_Data extract_:

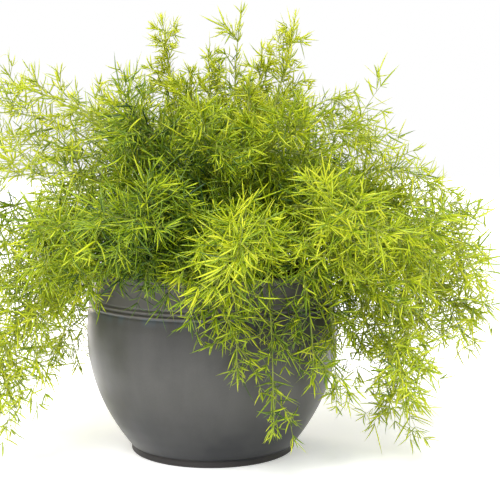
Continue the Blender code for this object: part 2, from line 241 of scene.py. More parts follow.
def ridge_height():
    return POT_HEIGHT - RIDGE_DROP


def soil_edge_height():
    return POT_HEIGHT - SOIL_BELOW_RIM


def pot_radius(height):
    """Outer radius of the body between the foot and the ridge."""
    if height < BELLY_HEIGHT:
        share = (BELLY_HEIGHT - height) / (BELLY_HEIGHT - FOOT_HEIGHT)
        return BELLY_RADIUS - (BELLY_RADIUS - FOOT_RADIUS) * share ** BELLY_POWER
    share = (height - BELLY_HEIGHT) / (ridge_height() - BELLY_HEIGHT)
    return BELLY_RADIUS - (BELLY_RADIUS - RIDGE_RADIUS) * share ** 2


def band_radius(height):
    """Outer radius of the band between the ridge and the lip, hollowed a little."""
    share = (height - ridge_height()) / RIDGE_DROP
    waist = BAND_WAIST * math.sin(math.pi * share)
    return RIDGE_RADIUS + (RIM_RADIUS - RIDGE_RADIUS) * share - waist


def body_radius(height):
    """Outer radius of the plain pot at any height."""
    return pot_radius(max(height, FOOT_HEIGHT)) if height < ridge_height() else band_radius(height)


def inner_radius(height):
    """Radius of the hollow: the wall has the same thickness all the way up."""
    return body_radius(height) - WALL


def floor_radius():
    """Radius of the hollow's flat floor, inside its fillet."""
    return inner_radius(FLOOR + FLOOR_FILLET) - FLOOR_FILLET


def mound_height(radius, wall):
    """Height of the soil at a distance from the axis: it falls from the crown to the wall."""
    return soil_edge_height() + SOIL_MOUND * (1.0 - max(radius - CROWN_RADIUS, 0.0) / (wall - CROWN_RADIUS))


def crown_height(radius):
    """Height of the crown's domed top at a distance from the axis."""
    share = min(radius / CROWN_RADIUS, 1.0)
    return soil_edge_height() + SOIL_MOUND + CROWN_RISE * (1.0 - share ** 2)


# ---------------- how the CAD's fronds grow

def heading(azimuth, lean):
    """Unit vector at an azimuth in degrees, leaning from straight up by so many degrees."""
    turn = math.radians(azimuth)
    tilt = math.radians(lean)
    return Vector((math.sin(tilt) * math.cos(turn), math.sin(tilt) * math.sin(turn), math.cos(tilt)))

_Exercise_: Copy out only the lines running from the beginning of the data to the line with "return inner_radius(FLOOR +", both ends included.

_Exercise solution_:
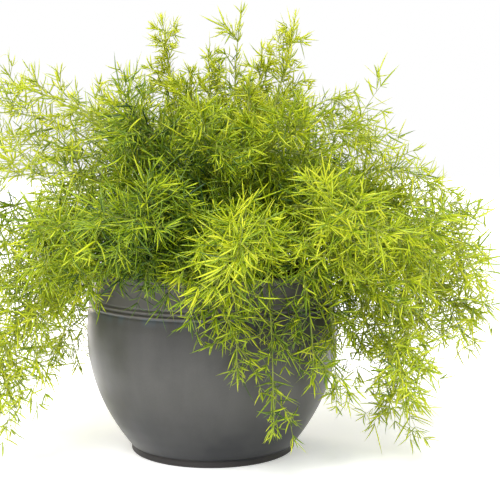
Continue the Blender code for this object: part 2, from line 241 of scene.py. More parts follow.
def ridge_height():
    return POT_HEIGHT - RIDGE_DROP


def soil_edge_height():
    return POT_HEIGHT - SOIL_BELOW_RIM


def pot_radius(height):
    """Outer radius of the body between the foot and the ridge."""
    if height < BELLY_HEIGHT:
        share = (BELLY_HEIGHT - height) / (BELLY_HEIGHT - FOOT_HEIGHT)
        return BELLY_RADIUS - (BELLY_RADIUS - FOOT_RADIUS) * share ** BELLY_POWER
    share = (height - BELLY_HEIGHT) / (ridge_height() - BELLY_HEIGHT)
    return BELLY_RADIUS - (BELLY_RADIUS - RIDGE_RADIUS) * share ** 2


def band_radius(height):
    """Outer radius of the band between the ridge and the lip, hollowed a little."""
    share = (height - ridge_height()) / RIDGE_DROP
    waist = BAND_WAIST * math.sin(math.pi * share)
    return RIDGE_RADIUS + (RIM_RADIUS - RIDGE_RADIUS) * share - waist


def body_radius(height):
    """Outer radius of the plain pot at any height."""
    return pot_radius(max(height, FOOT_HEIGHT)) if height < ridge_height() else band_radius(height)


def inner_radius(height):
    """Radius of the hollow: the wall has the same thickness all the way up."""
    return body_radius(height) - WALL


def floor_radius():
    """Radius of the hollow's flat floor, inside its fillet."""
    return inner_radius(FLOOR + FLOOR_FILLET) - FLOOR_FILLET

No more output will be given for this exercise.